The Role of Retained Austenite and Its Carbon Concentration on Elongation of Low Temperature Bainitic Steels at Different Austenitising Temperature
Baoqi Dong,
Tingping Hou,
Wen Zhou,
Guohong Zhang,
Kaiming Wu
Affiliations
Baoqi Dong
The State Key Laboratory for Refractories and Metallurgy, Hubei Collaborative Innovation Center on Advanced Steels, International Research Institute for Steel Technology, Wuhan University of Science and Technology, Wuhan 430081, China
Tingping Hou
The State Key Laboratory for Refractories and Metallurgy, Hubei Collaborative Innovation Center on Advanced Steels, International Research Institute for Steel Technology, Wuhan University of Science and Technology, Wuhan 430081, China
Wen Zhou
The State Key Laboratory for Refractories and Metallurgy, Hubei Collaborative Innovation Center on Advanced Steels, International Research Institute for Steel Technology, Wuhan University of Science and Technology, Wuhan 430081, China
Guohong Zhang
The State Key Laboratory for Refractories and Metallurgy, Hubei Collaborative Innovation Center on Advanced Steels, International Research Institute for Steel Technology, Wuhan University of Science and Technology, Wuhan 430081, China
Kaiming Wu
The State Key Laboratory for Refractories and Metallurgy, Hubei Collaborative Innovation Center on Advanced Steels, International Research Institute for Steel Technology, Wuhan University of Science and Technology, Wuhan 430081, China
The influence of austenitising temperature on the tensile properties of low temperature bainitic steel was investigated.

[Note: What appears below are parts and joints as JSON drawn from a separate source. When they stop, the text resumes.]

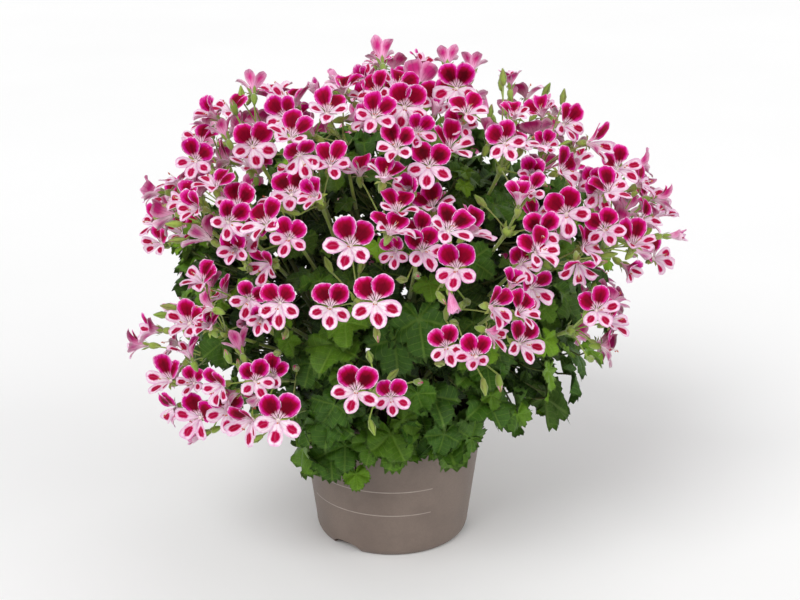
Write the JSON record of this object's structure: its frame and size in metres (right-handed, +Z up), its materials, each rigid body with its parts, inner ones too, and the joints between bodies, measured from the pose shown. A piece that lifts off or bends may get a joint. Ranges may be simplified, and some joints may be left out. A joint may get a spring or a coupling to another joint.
{
  "type": "potted angel pelargonium",
  "caption": "Bushy flowering pelargonium with two-toned pink blooms on long stalks over lobed green leaves, growing in a round tapered plastic pot.",
  "frame": {"origin": "centre of the pot's foot, on the surface that the pot stands on", "axes": "+Z up along the pot's axis, -Y towards the side that the picture shows, +X to that view's right"},
  "size_m": [0.4728, 0.4302, 0.4467],
  "materials": {
    "pot": "satin moulded polypropylene, taupe",
    "substrate": "damp crumbly peat and bark potting mix, dark brown",
    "foliage": "soft matte green leaves with fine hairs, on pale green stems",
    "blooms": "thin velvety petals, pale pink with crimson blotches and magenta upper petals"
  },
  "bodies": {
    "root": {"pot": "pot", "shoot_1": "foliage", "shoot_2": "foliage", "shoot_3": "foliage", "shoot_4": "foliage", "shoot_5": "foliage", "shoot_6": "foliage", "shoot_7": "foliage", "shoot_8": "foliage", "substrate": "substrate", "truss_back_a": "blooms", "truss_back_b": "blooms", "truss_back_c": "blooms", "truss_back_d": "blooms", "truss_back_e": "blooms", "truss_back_f": "blooms", "truss_back_high_a": "blooms", "truss_back_high_b": "blooms", "truss_back_high_c": "blooms", "truss_back_low_a": "blooms", "truss_back_low_b": "blooms", "truss_back_low_c": "blooms", "truss_back_low_d": "blooms", "truss_back_top": "blooms", "truss_centre": "blooms", "truss_centre_high": "blooms", "truss_centre_low": "blooms", "truss_centre_right": "blooms", "truss_centre_top": "blooms", "truss_inner_left": "blooms", "truss_left_big": "blooms", "truss_left_corner": "blooms", "truss_left_edge": "blooms", "truss_left_hanging": "blooms", "truss_left_inner": "blooms", "truss_left_low": "blooms", "truss_left_middle": "blooms", "truss_left_row": "blooms", "truss_left_shoulder": "blooms", "truss_left_spire": "blooms", "truss_left_tip": "blooms", "truss_left_wing": "blooms", "truss_middle_low": "blooms", "truss_right_corner": "blooms", "truss_right_crown": "blooms", "truss_right_edge": "blooms", "truss_right_inner": "blooms", "truss_right_low": "blooms", "truss_right_middle": "blooms", "truss_right_rim": "blooms", "truss_right_shoulder": "blooms", "truss_right_side": "blooms", "truss_right_top": "blooms", "truss_right_upper": "blooms", "truss_rim_front": "blooms", "truss_top_left": "blooms", "truss_top_pair": "blooms", "truss_top_tip": "blooms"}
  },
  "joints": []
}
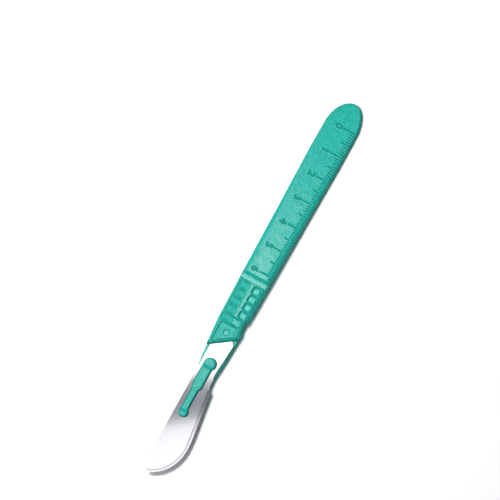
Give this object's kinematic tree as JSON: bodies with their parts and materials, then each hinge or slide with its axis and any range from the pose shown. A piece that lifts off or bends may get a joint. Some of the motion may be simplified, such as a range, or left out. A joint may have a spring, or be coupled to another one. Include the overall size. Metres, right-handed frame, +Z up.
{
  "type": "disposable scalpel",
  "caption": "Slim moulded handle with a raised centimetre scale, ribbed grip and round butt, holding a curved belly steel blade by a boss in its keyhole slot.",
  "frame": {"origin": "middle of the scalpel's length and width, on the surface it lies on", "axes": "+X from the butt to the blade's tip, +Y to the cutting edge, +Z up through the thickness, out of the face with the scale"},
  "size_m": [0.153, 0.0152, 0.005],
  "materials": {
    "handle_plastic": "satin teal moulding with a fine grain",
    "blade_steel": "bright satin faces with a ground cutting edge"
  },
  "bodies": {
    "root": {"handle": "handle_plastic", "blade": "blade_steel"}
  },
  "joints": []
}
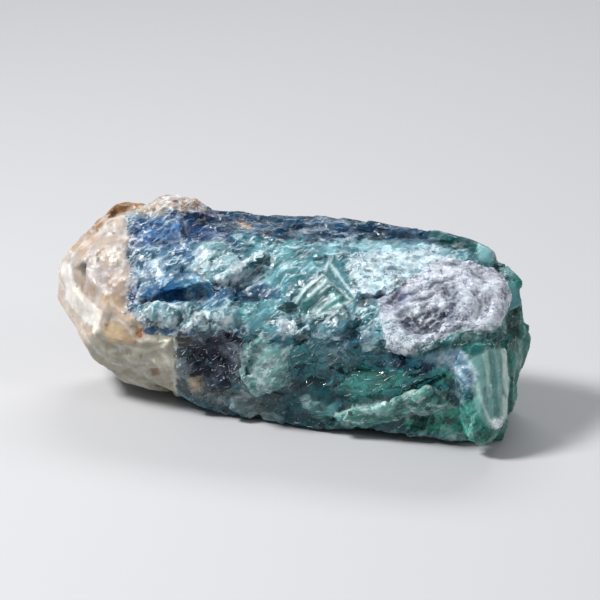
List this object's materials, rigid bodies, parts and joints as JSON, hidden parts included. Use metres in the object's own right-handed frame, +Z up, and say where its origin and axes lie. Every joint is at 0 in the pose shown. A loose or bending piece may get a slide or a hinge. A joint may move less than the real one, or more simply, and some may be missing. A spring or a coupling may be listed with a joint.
{
  "type": "fluorite crystal",
  "caption": "Rough broken piece of blue-green fluorite with cleavage steps, a frosted patch and a rounded cream-coloured end, lying on its side.",
  "frame": {"origin": "middle of the box round the stone in X and Y, on the surface that it rests on", "axes": "+X along the stone from the cream end to the broken end, +Z up, the side that the picture shows faces -Y"},
  "size_m": [0.0802, 0.0322, 0.032],
  "materials": {
    "fluorite": "clear blue-green crystal, broken faces"
  },
  "bodies": {
    "root": {"fluorite": "fluorite"}
  },
  "joints": []
}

With the increasing austenitising temperature, a significant change of elongation was found between 850 and 950 °C, which was changed from 1.0 ± 0.5 to 10.7 ± 2.0%; while there was a slight increase between 950 to 1050 °C (11.2 ± 1.5%). By characterising the retained austenite at necking and matrix, we found that the elongation is obviously correlated with the retained austenite content, and also determined by the volume change of retained austenite during the tensile test. The transformation induced plasticity (TRIP) effect, which contributes to the improve elongation, almost did not occur at 850 °C due to the relatively low volume percentage of retained austenite and its high carbon concentration, which resulted in a very low martensite transformation temperature. With the austenitising, the temperature was increased up to 950 and 1050 °C, and a large volume percentage of retained austenite was observed in the matrix. Meanwhile, a considerable amount of retained austenite has occurred by the TRIP effect because of a moderate carbon content.